▸ REQUIRED TASK
Reproduce each line of the listing exactly.

[CAD and scene scripts]
----

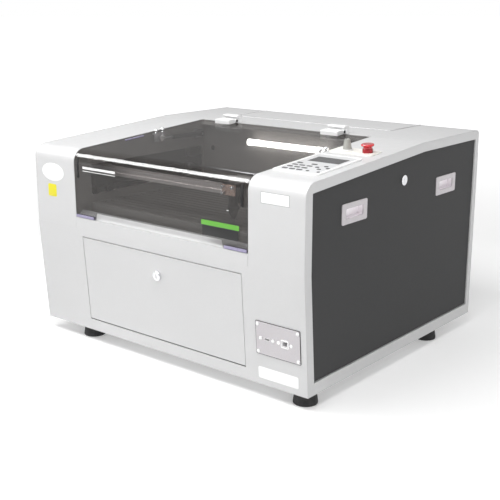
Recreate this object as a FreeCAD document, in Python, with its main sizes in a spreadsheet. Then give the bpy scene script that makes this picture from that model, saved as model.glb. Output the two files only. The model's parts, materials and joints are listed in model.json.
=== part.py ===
"""Desktop CO2 laser cutter: a bent-sheet cabinet with a tinted lid, a front clean-out door,
two lift-off side panels and a two-axis gantry.

Frame: millimetres, X to the right as seen from the front, front faces -Y, Z up.
The origin is on the floor, under the middle of the machine.
"""
import FreeCAD, Part
import math
import os
import re
import Sketcher

os.makedirs("parts", exist_ok=True)
doc = FreeCAD.newDocument("laser_cutter")
Vector = FreeCAD.Vector
X_AXIS = Vector(1, 0, 0)
Y_AXIS = Vector(0, 1, 0)
Z_AXIS = Vector(0, 0, 1)

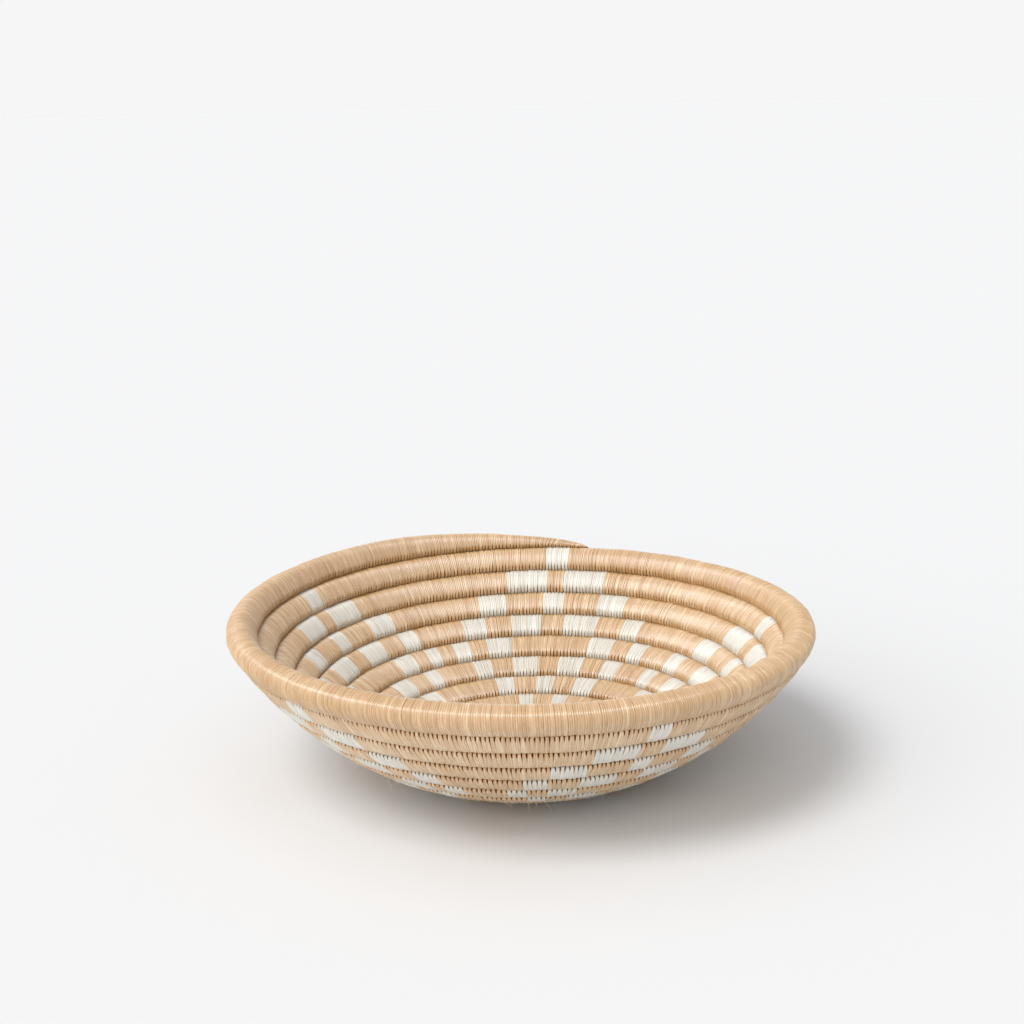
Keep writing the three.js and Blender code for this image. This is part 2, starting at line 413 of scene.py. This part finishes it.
# how far the coil wanders to one side, in a few waves of different lengths laid over each other
def slowWave(length, wavelengths):
    wave = np.zeros_like(length)
    for wavelength in wavelengths:
        wave += np.sin(length / wavelength * fullTurn + random.uniform(0, fullTurn))
    return wave / len(wavelengths)


coilSection = {
    # of each quarter: 2 is an ellipse, and a higher number is squarer
    "outerLower": 4.3,
    "outerUpper": 2.1,  # on the rim, which has nothing above it
    "outerPressed": 3.5,  # more than that where a round lies above and flattens it
    "innerUpper": 2.35,
    "innerLower": 3.8,
    # how far it reaches up and down, as a share of half its width: past 1 the rounds overlap
    "reachUp": 1.02,
    "outerOverlap": 0.25,  # more than that where a round lies above, which it comes up over outside
    "innerOverlap": 0.01,
    "outerReachDown": 0.9,
    "innerReachDown": 1.08,
    # the stitches pull the outside of a round a little upwards, most a little past halfway up the wall
    "rise": 0.0028,
    "riseLateness": 1.3,
    "riseEase": 0.5,  # below 1, more of the section rises
}


# the section of every ring without its strands: how far each point is up the wall and into the bowl
def sectionOfCoil(coil, angle, outside, upper, covered):
    cosine, sine = np.cos(angle), np.sin(angle)
    outerUpper = coilSection["outerUpper"] + coilSection["outerPressed"] * covered
    outerSquareness = np.where(upper, outerUpper, coilSection["outerLower"])
    innerSquareness = np.where(upper, coilSection["innerUpper"], coilSection["innerLower"])
    squareness = np.where(outside, outerSquareness, innerSquareness)
    overlap = np.where(outside, coilSection["outerOverlap"], coilSection["innerOverlap"]) * covered
    reachDown = np.where(outside, coilSection["outerReachDown"], coilSection["innerReachDown"])
    halfWidth = coil["width"] / 2 * np.where(upper, coilSection["reachUp"] + overlap, reachDown)
    halfDepth = np.where(outside, coil["outerDepth"], coil["innerDepth"])
    up = halfWidth * np.sign(cosine) * np.abs(cosine) ** (2 / squareness)
    inward = halfDepth * np.sign(sine) * np.abs(sine) ** (2 / squareness)
    climbed = np.clip(coil["climbed"], 0, 1) ** coilSection["riseLateness"]
    rise = coilSection["rise"] * np.sin(climbed * math.pi)
    up = up + rise * np.where(outside, -sine, 0) ** coilSection["riseEase"]
    return up, inward, halfWidth


neverZero = 1e-12


# the outward normal of every section, and the length of each step round it
def normalsOf(up, inward):
    upStep = np.gradient(up, axis=1)
    inwardStep = np.gradient(inward, axis=1)
    stepSize = np.hypot(upStep, inwardStep) + neverZero
    normalUp = inwardStep / stepSize
    normalIn = -upStep / stepSize
    facing = np.sign(np.sum(normalUp * up + normalIn * inward))
    return normalUp * facing, normalIn * facing, stepSize


# each strand has a crown, with a groove to each side of it
strandShape = {
    "relief": 0.0003,  # from a strand's crest to the groove beside it
    "fullReliefWidth": 0.008,  # where the coil is thinner the relief shrinks with it
    "outerRelief": 0.55,  # the strands lie tighter outside, as a share of that
    "tailRelief": 0.8,  # more on the slender end of the tail
    "steadyRelief": 0.7,  # the part that all strands share
    "changingRelief": 0.3,  # and the part that follows how open a groove is
    "crownEase": 0.7,  # below 1, a fuller crown
    "grooveWidth": 0.26,  # to each side, in strands
    "grooveShade": (0.16, 0.32),  # outside and inside: the painted shadow between two strands
    "rimGroove": 0.4,  # how far the outside of the rim goes from the first of these to the second
    "darkestGroove": 0.75,
    "rimTint": 0.25,  # how much darker the strands of the last round are, from 0 to 1
    "slenderTail": (0.3, 0.6),  # the tail is slender below the first share of its width, not above the other
}

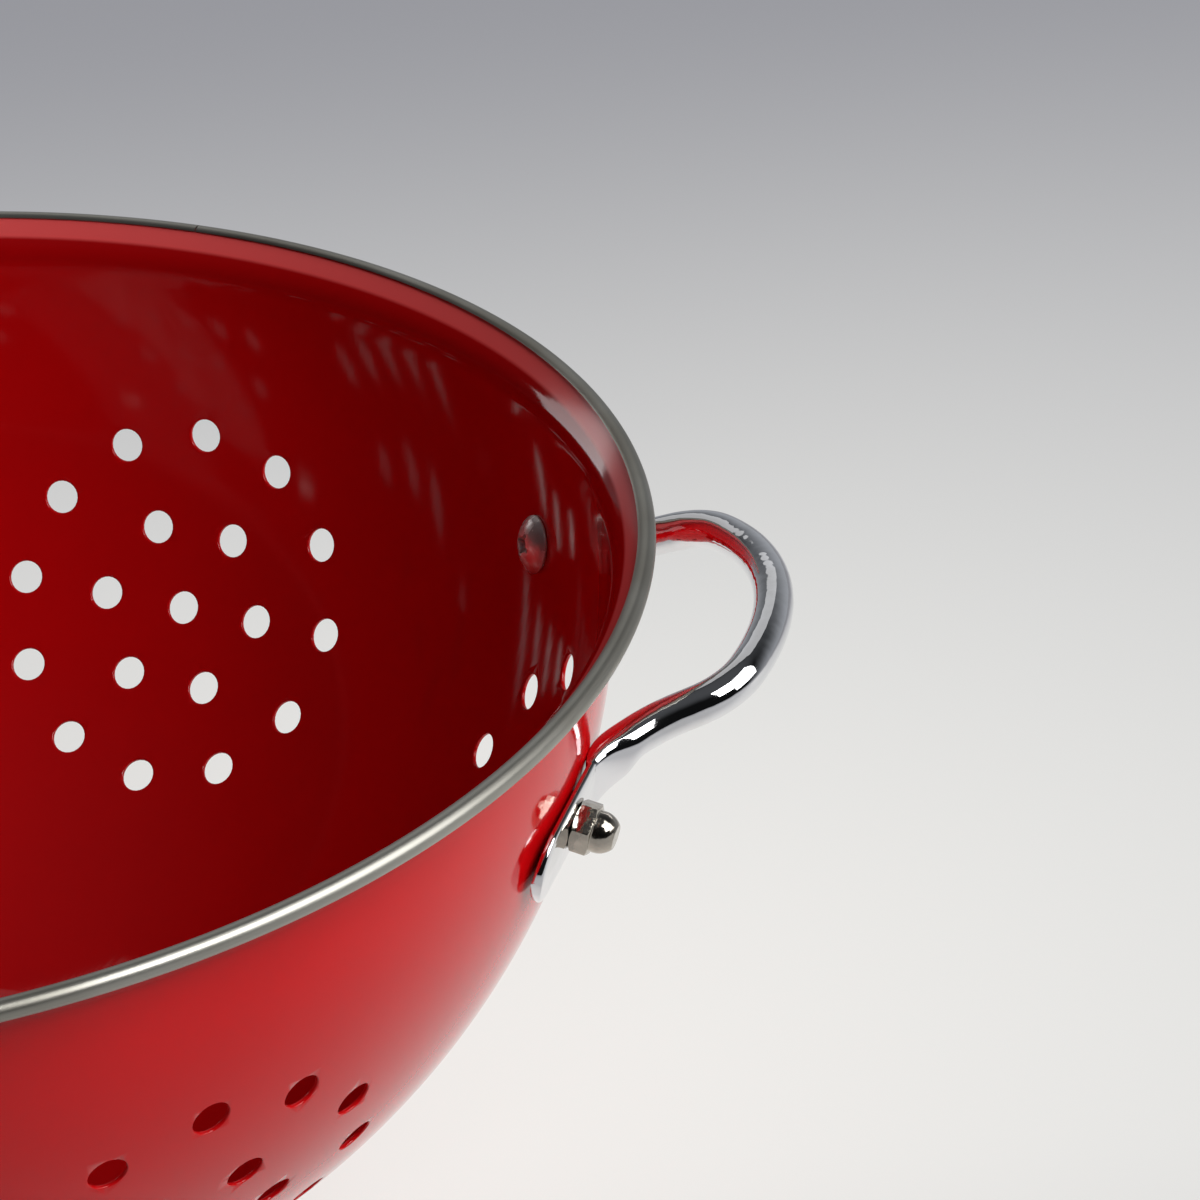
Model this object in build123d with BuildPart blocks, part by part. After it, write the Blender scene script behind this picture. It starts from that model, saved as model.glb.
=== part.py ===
from build123d import *
from math import acos, asin, atan2, cos, degrees, radians, sin, sqrt, tan
import os

os.makedirs("parts", exist_ok=True)

# Bowl: pressed steel with enamel on both sides, sizes in millimetres
rim_diameter = 254.0
bowl_sheet = 0.8
bowl_depth = 104.0
rim_overhang = 6.9
belly_drop = 1.7
wall_arc_spare = 2.0
floor_blend_radius = 20.0
flare_blend_radius = 6.0
flare_angle = 43.0
edge_curl_angle = 250.0

# Rim band: thin steel rolled round the bowl's curled edge, its two ends meeting at a seam
bead_diameter = 3.0
band_sheet = 0.3
band_clearance = 0.05
band_start_angle = 140.0
band_wrap_angle = 275.0
seam_gap = 0.25
seam_angle = 63.0

# Drain holes: clusters of one, six and twelve, level with the rim
drain_diameter = 5.6
drain_pitch = 14.8
inner_ring_count = 6
outer_ring_count = 12
wall_cluster_count = 6
cluster_drop = 59.9
cluster_turn = 1.5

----

▸ RESULT OF THE EXERCISE
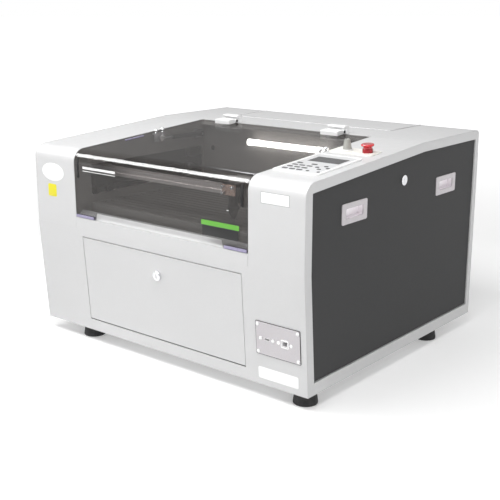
Recreate this object as a FreeCAD document, in Python, with its main sizes in a spreadsheet. Then give the bpy scene script that makes this picture from that model, saved as model.glb. Output the two files only. The model's parts, materials and joints are listed in model.json.
=== part.py ===
"""Desktop CO2 laser cutter: a bent-sheet cabinet with a tinted lid, a front clean-out door,
two lift-off side panels and a two-axis gantry.

Frame: millimetres, X to the right as seen from the front, front faces -Y, Z up.
The origin is on the floor, under the middle of the machine.
"""
import FreeCAD, Part
import math
import os
import re
import Sketcher

os.makedirs("parts", exist_ok=True)
doc = FreeCAD.newDocument("laser_cutter")
Vector = FreeCAD.Vector
X_AXIS = Vector(1, 0, 0)
Y_AXIS = Vector(0, 1, 0)
Z_AXIS = Vector(0, 0, 1)

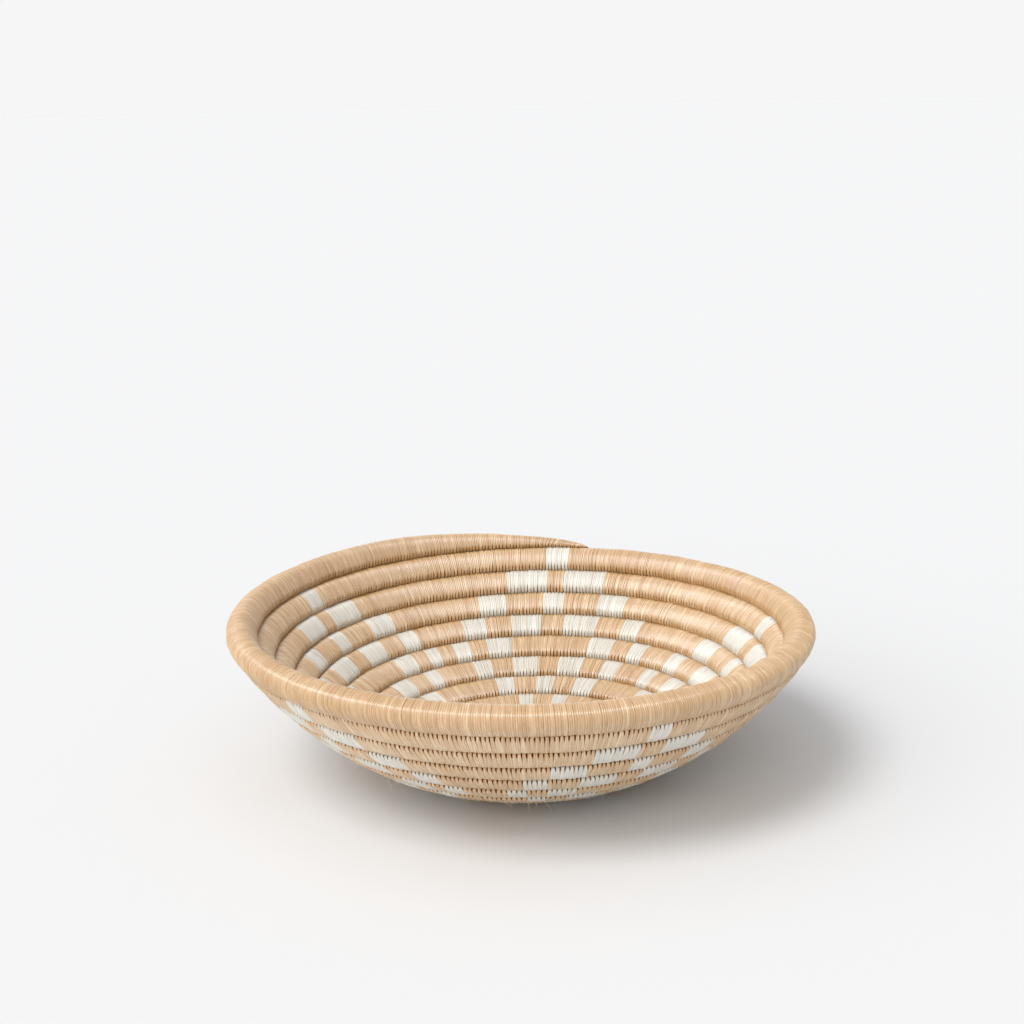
Keep writing the three.js and Blender code for this image. This is part 2, starting at line 413 of scene.py. This part finishes it.
# how far the coil wanders to one side, in a few waves of different lengths laid over each other
def slowWave(length, wavelengths):
    wave = np.zeros_like(length)
    for wavelength in wavelengths:
        wave += np.sin(length / wavelength * fullTurn + random.uniform(0, fullTurn))
    return wave / len(wavelengths)


coilSection = {
    # of each quarter: 2 is an ellipse, and a higher number is squarer
    "outerLower": 4.3,
    "outerUpper": 2.1,  # on the rim, which has nothing above it
    "outerPressed": 3.5,  # more than that where a round lies above and flattens it
    "innerUpper": 2.35,
    "innerLower": 3.8,
    # how far it reaches up and down, as a share of half its width: past 1 the rounds overlap
    "reachUp": 1.02,
    "outerOverlap": 0.25,  # more than that where a round lies above, which it comes up over outside
    "innerOverlap": 0.01,
    "outerReachDown": 0.9,
    "innerReachDown": 1.08,
    # the stitches pull the outside of a round a little upwards, most a little past halfway up the wall
    "rise": 0.0028,
    "riseLateness": 1.3,
    "riseEase": 0.5,  # below 1, more of the section rises
}


# the section of every ring without its strands: how far each point is up the wall and into the bowl
def sectionOfCoil(coil, angle, outside, upper, covered):
    cosine, sine = np.cos(angle), np.sin(angle)
    outerUpper = coilSection["outerUpper"] + coilSection["outerPressed"] * covered
    outerSquareness = np.where(upper, outerUpper, coilSection["outerLower"])
    innerSquareness = np.where(upper, coilSection["innerUpper"], coilSection["innerLower"])
    squareness = np.where(outside, outerSquareness, innerSquareness)
    overlap = np.where(outside, coilSection["outerOverlap"], coilSection["innerOverlap"]) * covered
    reachDown = np.where(outside, coilSection["outerReachDown"], coilSection["innerReachDown"])
    halfWidth = coil["width"] / 2 * np.where(upper, coilSection["reachUp"] + overlap, reachDown)
    halfDepth = np.where(outside, coil["outerDepth"], coil["innerDepth"])
    up = halfWidth * np.sign(cosine) * np.abs(cosine) ** (2 / squareness)
    inward = halfDepth * np.sign(sine) * np.abs(sine) ** (2 / squareness)
    climbed = np.clip(coil["climbed"], 0, 1) ** coilSection["riseLateness"]
    rise = coilSection["rise"] * np.sin(climbed * math.pi)
    up = up + rise * np.where(outside, -sine, 0) ** coilSection["riseEase"]
    return up, inward, halfWidth


neverZero = 1e-12


# the outward normal of every section, and the length of each step round it
def normalsOf(up, inward):
    upStep = np.gradient(up, axis=1)
    inwardStep = np.gradient(inward, axis=1)
    stepSize = np.hypot(upStep, inwardStep) + neverZero
    normalUp = inwardStep / stepSize
    normalIn = -upStep / stepSize
    facing = np.sign(np.sum(normalUp * up + normalIn * inward))
    return normalUp * facing, normalIn * facing, stepSize


# each strand has a crown, with a groove to each side of it
strandShape = {
    "relief": 0.0003,  # from a strand's crest to the groove beside it
    "fullReliefWidth": 0.008,  # where the coil is thinner the relief shrinks with it
    "outerRelief": 0.55,  # the strands lie tighter outside, as a share of that
    "tailRelief": 0.8,  # more on the slender end of the tail
    "steadyRelief": 0.7,  # the part that all strands share
    "changingRelief": 0.3,  # and the part that follows how open a groove is
    "crownEase": 0.7,  # below 1, a fuller crown
    "grooveWidth": 0.26,  # to each side, in strands
    "grooveShade": (0.16, 0.32),  # outside and inside: the painted shadow between two strands
    "rimGroove": 0.4,  # how far the outside of the rim goes from the first of these to the second
    "darkestGroove": 0.75,
    "rimTint": 0.25,  # how much darker the strands of the last round are, from 0 to 1
    "slenderTail": (0.3, 0.6),  # the tail is slender below the first share of its width, not above the other
}

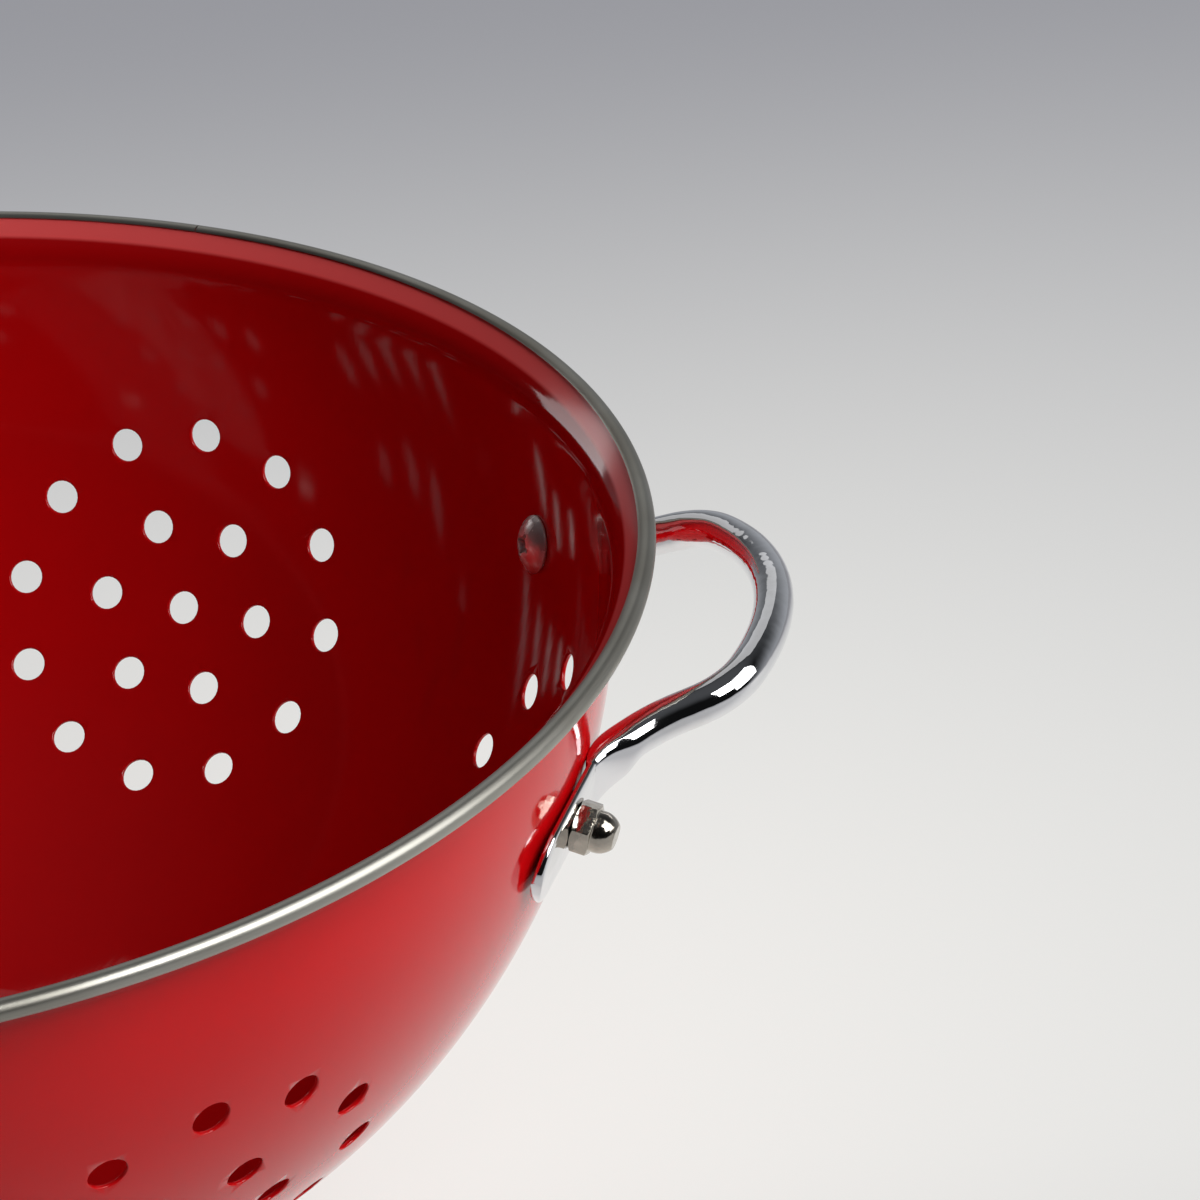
Model this object in build123d with BuildPart blocks, part by part. After it, write the Blender scene script behind this picture. It starts from that model, saved as model.glb.
=== part.py ===
from build123d import *
from math import acos, asin, atan2, cos, degrees, radians, sin, sqrt, tan
import os

os.makedirs("parts", exist_ok=True)

# Bowl: pressed steel with enamel on both sides, sizes in millimetres
rim_diameter = 254.0
bowl_sheet = 0.8
bowl_depth = 104.0
rim_overhang = 6.9
belly_drop = 1.7
wall_arc_spare = 2.0
floor_blend_radius = 20.0
flare_blend_radius = 6.0
flare_angle = 43.0
edge_curl_angle = 250.0

# Rim band: thin steel rolled round the bowl's curled edge, its two ends meeting at a seam
bead_diameter = 3.0
band_sheet = 0.3
band_clearance = 0.05
band_start_angle = 140.0
band_wrap_angle = 275.0
seam_gap = 0.25
seam_angle = 63.0

# Drain holes: clusters of one, six and twelve, level with the rim
drain_diameter = 5.6
drain_pitch = 14.8
inner_ring_count = 6
outer_ring_count = 12
wall_cluster_count = 6
cluster_drop = 59.9
cluster_turn = 1.5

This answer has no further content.